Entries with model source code
----

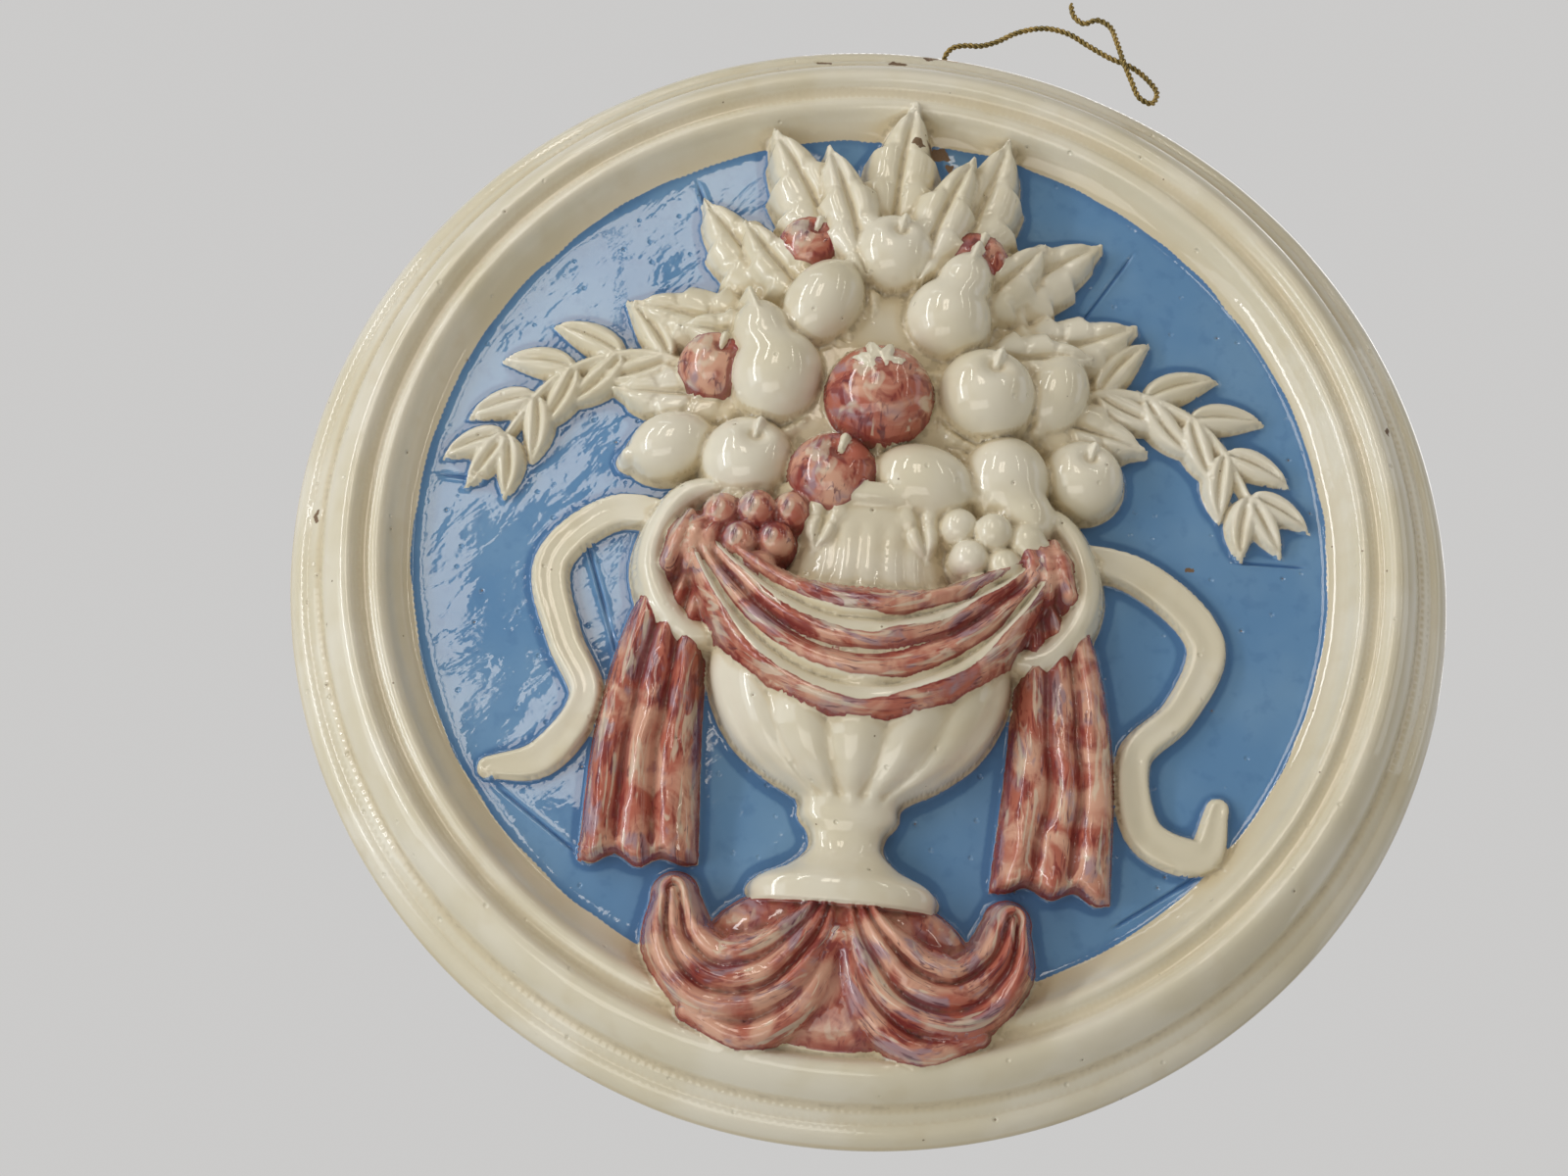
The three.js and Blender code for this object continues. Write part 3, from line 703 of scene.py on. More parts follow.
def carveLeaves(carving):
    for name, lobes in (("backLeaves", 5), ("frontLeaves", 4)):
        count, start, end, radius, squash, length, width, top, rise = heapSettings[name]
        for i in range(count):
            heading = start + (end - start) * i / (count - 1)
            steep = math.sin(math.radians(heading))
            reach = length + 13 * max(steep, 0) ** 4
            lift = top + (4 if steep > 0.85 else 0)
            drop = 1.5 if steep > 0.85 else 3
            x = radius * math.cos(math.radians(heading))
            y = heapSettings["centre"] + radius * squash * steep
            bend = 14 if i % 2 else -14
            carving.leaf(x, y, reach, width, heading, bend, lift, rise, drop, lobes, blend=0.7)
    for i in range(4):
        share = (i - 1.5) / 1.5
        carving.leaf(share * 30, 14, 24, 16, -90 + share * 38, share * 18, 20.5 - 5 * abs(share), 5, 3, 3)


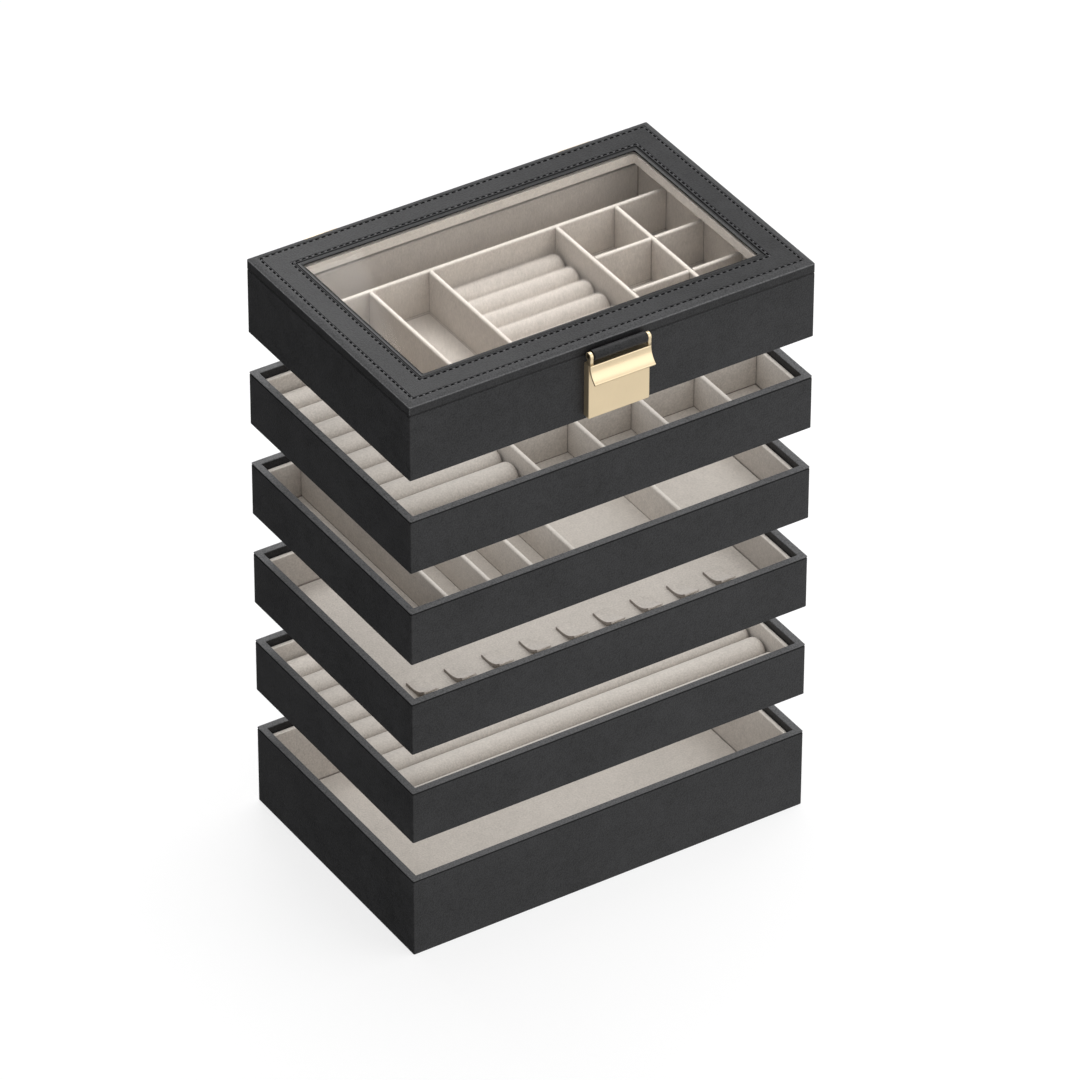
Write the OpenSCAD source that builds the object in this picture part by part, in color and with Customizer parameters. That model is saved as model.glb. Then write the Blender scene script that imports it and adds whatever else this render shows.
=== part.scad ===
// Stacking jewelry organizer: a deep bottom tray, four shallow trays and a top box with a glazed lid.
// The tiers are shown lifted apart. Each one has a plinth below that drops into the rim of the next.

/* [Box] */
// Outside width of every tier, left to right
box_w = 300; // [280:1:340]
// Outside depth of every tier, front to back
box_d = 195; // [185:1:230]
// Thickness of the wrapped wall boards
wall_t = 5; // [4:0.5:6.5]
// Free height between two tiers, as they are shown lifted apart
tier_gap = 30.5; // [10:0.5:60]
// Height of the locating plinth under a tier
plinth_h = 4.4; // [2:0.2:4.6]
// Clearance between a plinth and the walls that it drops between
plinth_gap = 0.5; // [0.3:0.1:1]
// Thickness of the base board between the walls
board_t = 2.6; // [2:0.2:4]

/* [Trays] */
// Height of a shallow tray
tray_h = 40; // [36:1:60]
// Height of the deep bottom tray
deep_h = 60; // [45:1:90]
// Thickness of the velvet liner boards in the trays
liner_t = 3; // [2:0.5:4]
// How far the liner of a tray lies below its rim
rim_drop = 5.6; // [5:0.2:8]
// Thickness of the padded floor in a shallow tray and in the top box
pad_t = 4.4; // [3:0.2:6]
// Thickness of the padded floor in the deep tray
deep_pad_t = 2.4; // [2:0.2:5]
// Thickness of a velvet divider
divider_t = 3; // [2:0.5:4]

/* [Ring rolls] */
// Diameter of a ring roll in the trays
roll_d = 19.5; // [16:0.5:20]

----

REQUIRED TASK
Your task is to repeat every line exactly.

ANSWER FOR THE TASK
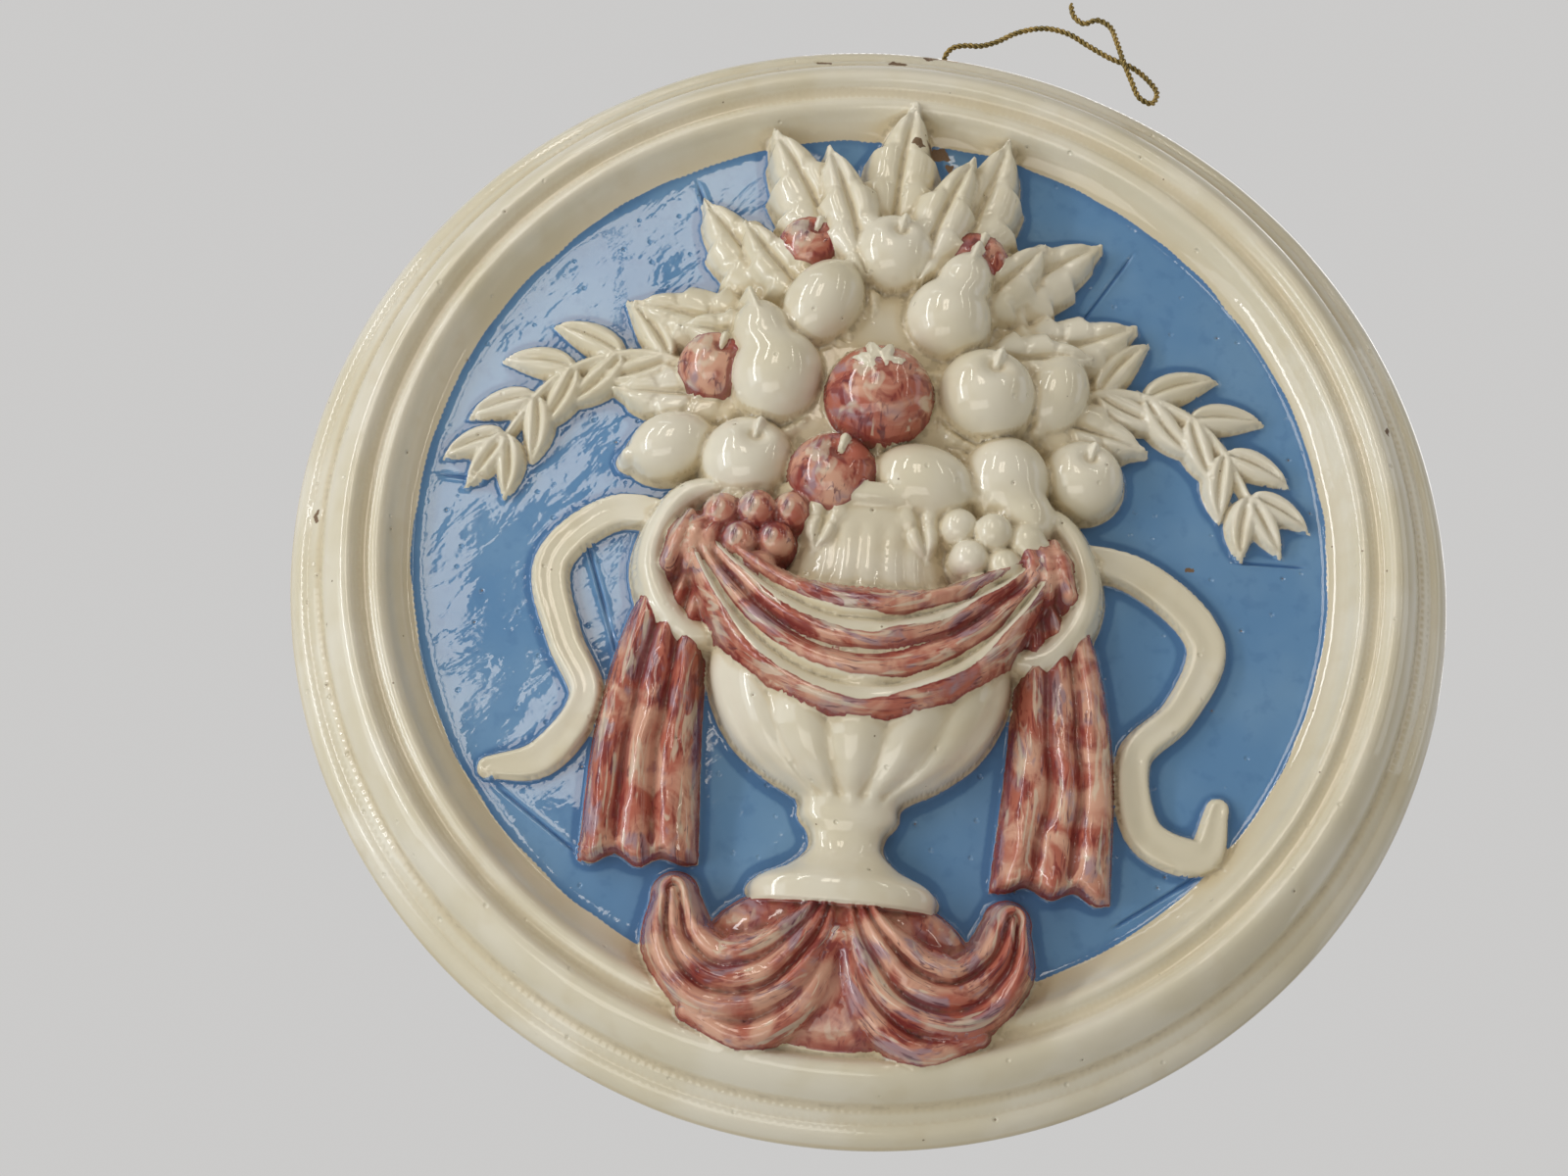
The three.js and Blender code for this object continues. Write part 3, from line 703 of scene.py on. More parts follow.
def carveLeaves(carving):
    for name, lobes in (("backLeaves", 5), ("frontLeaves", 4)):
        count, start, end, radius, squash, length, width, top, rise = heapSettings[name]
        for i in range(count):
            heading = start + (end - start) * i / (count - 1)
            steep = math.sin(math.radians(heading))
            reach = length + 13 * max(steep, 0) ** 4
            lift = top + (4 if steep > 0.85 else 0)
            drop = 1.5 if steep > 0.85 else 3
            x = radius * math.cos(math.radians(heading))
            y = heapSettings["centre"] + radius * squash * steep
            bend = 14 if i % 2 else -14
            carving.leaf(x, y, reach, width, heading, bend, lift, rise, drop, lobes, blend=0.7)
    for i in range(4):
        share = (i - 1.5) / 1.5
        carving.leaf(share * 30, 14, 24, 16, -90 + share * 38, share * 18, 20.5 - 5 * abs(share), 5, 3, 3)


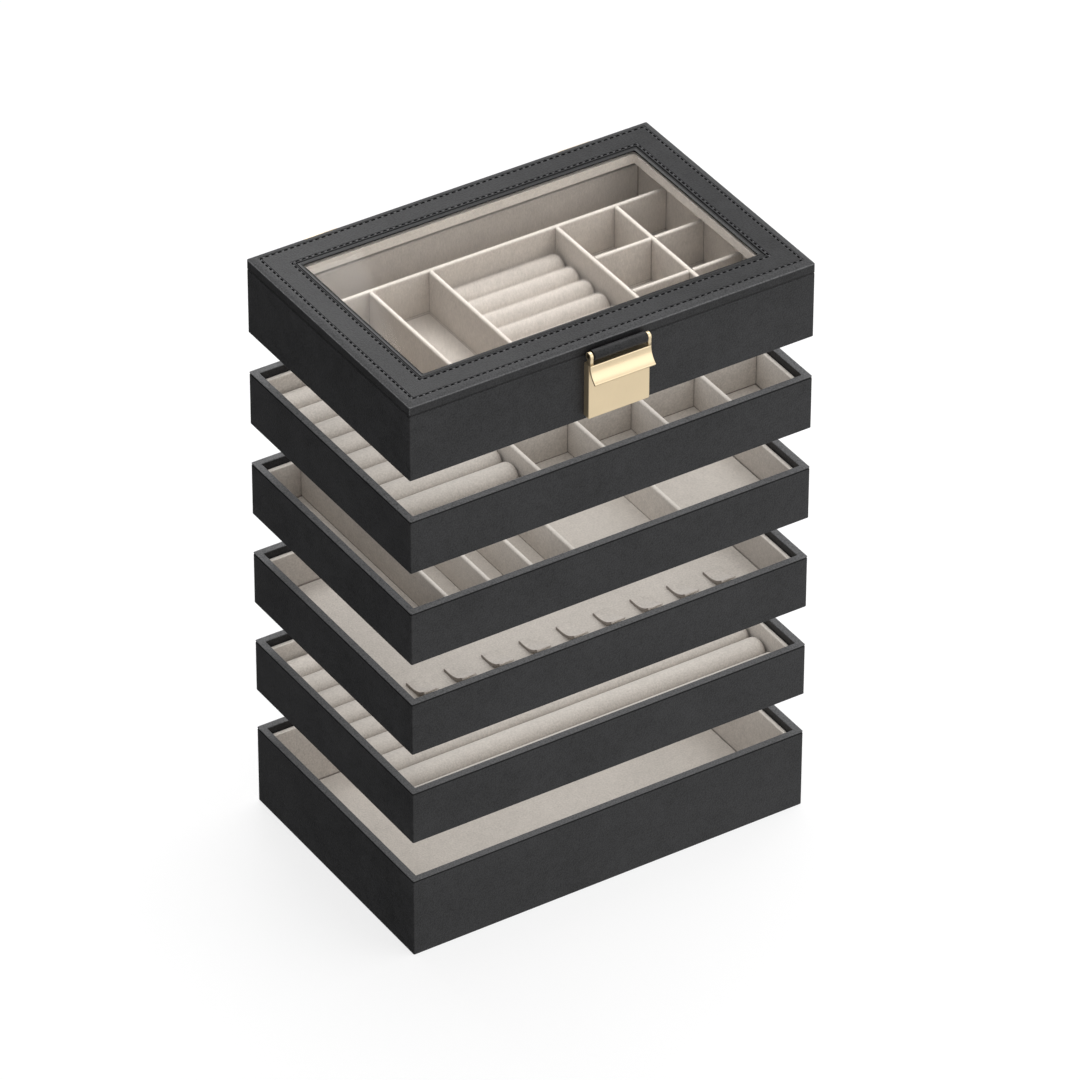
Write the OpenSCAD source that builds the object in this picture part by part, in color and with Customizer parameters. That model is saved as model.glb. Then write the Blender scene script that imports it and adds whatever else this render shows.
=== part.scad ===
// Stacking jewelry organizer: a deep bottom tray, four shallow trays and a top box with a glazed lid.
// The tiers are shown lifted apart. Each one has a plinth below that drops into the rim of the next.

/* [Box] */
// Outside width of every tier, left to right
box_w = 300; // [280:1:340]
// Outside depth of every tier, front to back
box_d = 195; // [185:1:230]
// Thickness of the wrapped wall boards
wall_t = 5; // [4:0.5:6.5]
// Free height between two tiers, as they are shown lifted apart
tier_gap = 30.5; // [10:0.5:60]
// Height of the locating plinth under a tier
plinth_h = 4.4; // [2:0.2:4.6]
// Clearance between a plinth and the walls that it drops between
plinth_gap = 0.5; // [0.3:0.1:1]
// Thickness of the base board between the walls
board_t = 2.6; // [2:0.2:4]

/* [Trays] */
// Height of a shallow tray
tray_h = 40; // [36:1:60]
// Height of the deep bottom tray
deep_h = 60; // [45:1:90]
// Thickness of the velvet liner boards in the trays
liner_t = 3; // [2:0.5:4]
// How far the liner of a tray lies below its rim
rim_drop = 5.6; // [5:0.2:8]
// Thickness of the padded floor in a shallow tray and in the top box
pad_t = 4.4; // [3:0.2:6]
// Thickness of the padded floor in the deep tray
deep_pad_t = 2.4; // [2:0.2:5]
// Thickness of a velvet divider
divider_t = 3; // [2:0.5:4]

/* [Ring rolls] */
// Diameter of a ring roll in the trays
roll_d = 19.5; // [16:0.5:20]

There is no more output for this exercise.